The Iberia customer leak resulted from a breach at one of the airline’s external service providers. Iberia confirmed that unauthorized access to the vendor’s systems exposed specific customer information, which led to notifications sent to affected passengers. The airline stressed that its internal infrastructure remained secure.

How the breach happened

Iberia learned about the incident after the vendor detected suspicious activity on its platform. That system held customer information related to Iberia’s loyalty program. The attacker accessed stored data and extracted files containing personal details.
The breach did not involve Iberia’s primary systems. Only the vendor’s environment was compromised, yet the data still linked back to Iberia passengers. The airline explained that no passwords or financial information were included in the exposed files. The incident focused exclusively on contact details and loyalty-program identifiers.

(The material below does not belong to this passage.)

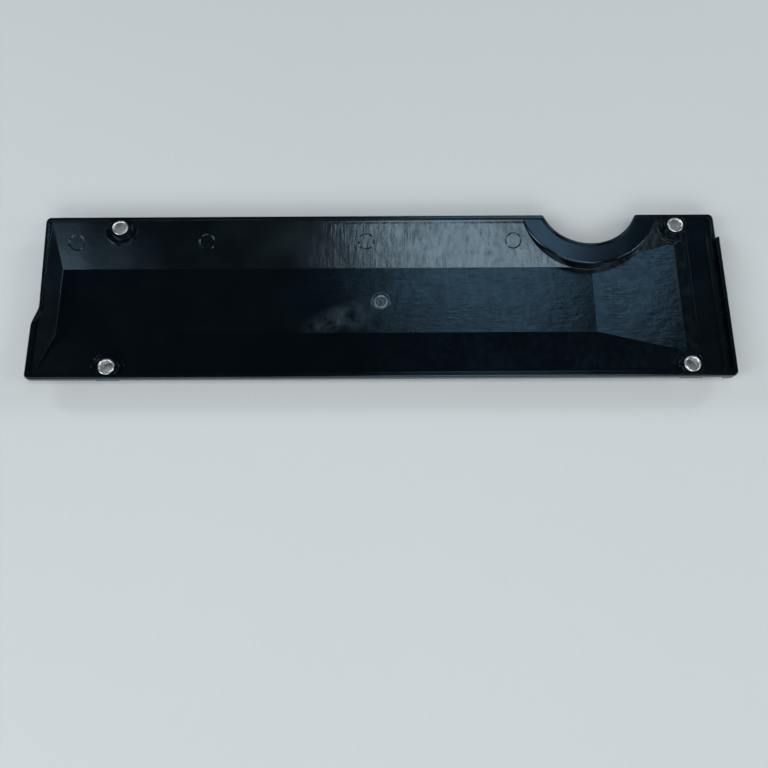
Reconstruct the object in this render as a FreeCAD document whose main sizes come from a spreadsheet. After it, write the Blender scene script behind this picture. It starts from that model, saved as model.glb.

Information exposed in the incident

Iberia stated that the compromised data may include:

  • customer names
  • email addresses
  • frequent-flyer identification numbers
  • basic account-related profile details
  • loyalty-program attributes stored by the vendor

The airline confirmed that banking information, payment card numbers and account passwords were not part of the leak. No travel-booking details were reported as exposed.

Response and customer protection steps

Iberia activated its internal security protocol after receiving the vendor’s report. The airline worked with specialists to review the vendor’s systems and confirm the scope of exposure.
To improve account safety, Iberia added a verification-code requirement for email-address changes on customer profiles. This update helps limit unauthorized attempts to redirect account communications. Iberia also increased monitoring across its loyalty-program systems and expanded detection rules for unusual account-access behavior.
Customers were advised to remain alert for unsolicited messages. Iberia reminded passengers that attackers may use exposed emails and names to craft targeted phishing attempts.

Broader implications for third-party risks

The Iberia customer leak highlights the growing risks tied to vendor ecosystems. Companies often rely on external providers to manage loyalty programs, customer communications and specialized services. These partners may store sensitive data but operate with different security standards.
Attackers increasingly target vendors because they act as indirect gateways to larger brands. Even if a primary system stays secure, a single supplier breach can expose valuable customer information. This incident reinforces the need for thorough vendor-risk assessments, continuous audits and strict oversight of data-handling practices.

Recommended defensive measures

Organizations using external service providers should:

  • audit vendor security practices regularly
  • require strong authentication and access controls for customer-data systems
  • restrict external storage of sensitive information
  • monitor account-change requests for unusual behavior
  • implement verification steps for contact-detail updates
  • ensure vendors follow the same incident-response standards

These measures help reduce exposure and improve resilience when suppliers hold customer information.

Conclusion

The Iberia customer leak shows how breaches can occur outside core company infrastructure yet still reach customer data. Iberia acted quickly to contain the incident and strengthen account-change controls. The event underscores a critical lesson: organizations must extend their security expectations to every vendor that handles customer information, or risk exposure beyond their own perimeter.